Well I heven't yet accused anyone of mis-using anything since I am
still trying to figure out just what we are talking about. I am not
sure I can imagine a reasonable interpretation for a divergent macro
expansion other than as an error. In fact I think I prefer that it
get a PDL overflow so that I can find out that I am losing right away,
rather than waiting untill I grow suspicious waiting for my program
finish. (It also helps in debugging if macros are expanded
recursively; you can poke back up the stack and look at the original
code before the macro expanded it into a DO with 69 GENSYMed labels...)
Friedman about compilation, and he said he is not interested in
that... As for a clearly USEFUL example, I cannot provide one off
the top of my head, but you might look at some of Friedman's
papers, perhaps. I have no particular stake in this personally.

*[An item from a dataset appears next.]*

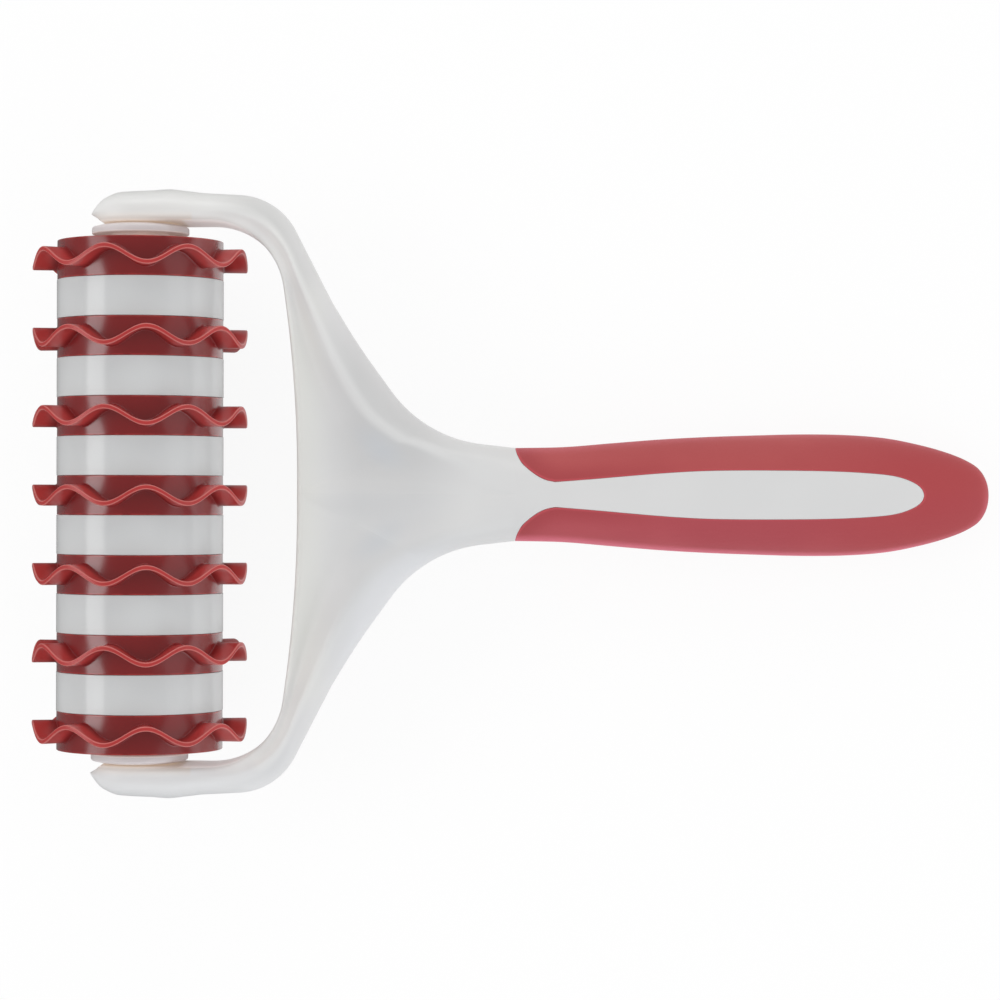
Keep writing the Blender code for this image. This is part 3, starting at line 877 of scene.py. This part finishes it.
class Board:
    """A node tree with short calls to add nodes and join them."""

    def __init__(self, tree):
        self.tree = tree

    def feed(self, socket, value):
        """Joins another socket to the input, or sets its value."""
        if isinstance(value, bpy.types.NodeSocket):
            self.tree.links.new(value, socket)
        elif socket.type == "RGBA":
            socket.default_value = (*value, 1)
        else:
            socket.default_value = value

    def feed_all(self, node, **inputs):
        """Feeds a node's inputs by name, with underscores for spaces."""
        for name, value in inputs.items():
            self.feed(node.inputs[name.replace("_", " ")], value)
        return node

    def add(self, kind, settings=None, **inputs):
        node = self.tree.nodes.new(f"ShaderNode{kind}")
        for name, value in (settings or {}).items():
            setattr(node, name, value)
        return self.feed_all(node, **inputs)

    def math(self, operation, first, second=0.0, clamp=False):
        node = self.add("Math", {"operation": operation, "use_clamp": clamp})
        self.feed(node.inputs[0], first)
        self.feed(node.inputs[1], second)
        return node.outputs[0]

    def less(self, value, other, clamp=False):
        return self.math("SUBTRACT", value, other, clamp)

    def size(self, value):
        return self.math("ABSOLUTE", value)

    def product(self, value, *others):
        for other in others:
            value = self.math("MULTIPLY", value, other)
        return value

    def ramp(self, value, low, high, low_out=0.0, high_out=1.0):
        """A smooth step of the value between two limits."""
        node = self.add(
            "MapRange", {"interpolation_type": "SMOOTHSTEP"},
            Value=value, From_Min=low, From_Max=high, To_Min=low_out, To_Max=high_out,
        )
        return node.outputs[0]

    def fade(self, value, low, high):
        """A smooth step down, from one to nothing."""
        return self.ramp(value, low, high, 1.0, 0.0)

    def parts(self, vector):
        return self.add("SeparateXYZ", Vector=vector).outputs

    def noise(self, vector, scale, detail):
        return self.add("TexNoise", Vector=vector, Scale=scale, Detail=detail).outputs[0]

    def blend(self, share, first, second):
        """A mix of two colours."""
        node = self.add("Mix", {"data_type": "RGBA"})
        for number, value in ((0, share), (6, first), (7, second)):
            self.feed(node.inputs[number], value)
        return node.outputs[2]

    def layered(self, colour, *layers):
        """The colour with layers of (share, colour) blended over it in turn."""
        for share, over in layers:
            colour = self.blend(share, colour, over)
        return colour

    def placed(self, group, **inputs):
        return self.add("Group", {"node_tree": group}, **inputs).outputs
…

Anyone who doesn't care about compilation, and who also wants some
peculiar features in his interpreter, is a good candidate for writing
his own interpreter! My misgivings about munging with the way that
macros are exapanded only extend as far as real-world Lisp programmers
are forced to live with the result. I am as interested as anyone in
interpreters with unusual and/or theoretically interesting properties.
I have lost count of the interpreters I have written just to see what
it is like to type to a read-eval-print loop with X strange property.
Writing a Lisp interpreter in Lisp is an easy exercise that
practically anyone can do (after all, someone else has already done
the really hard part: written all the subrs!).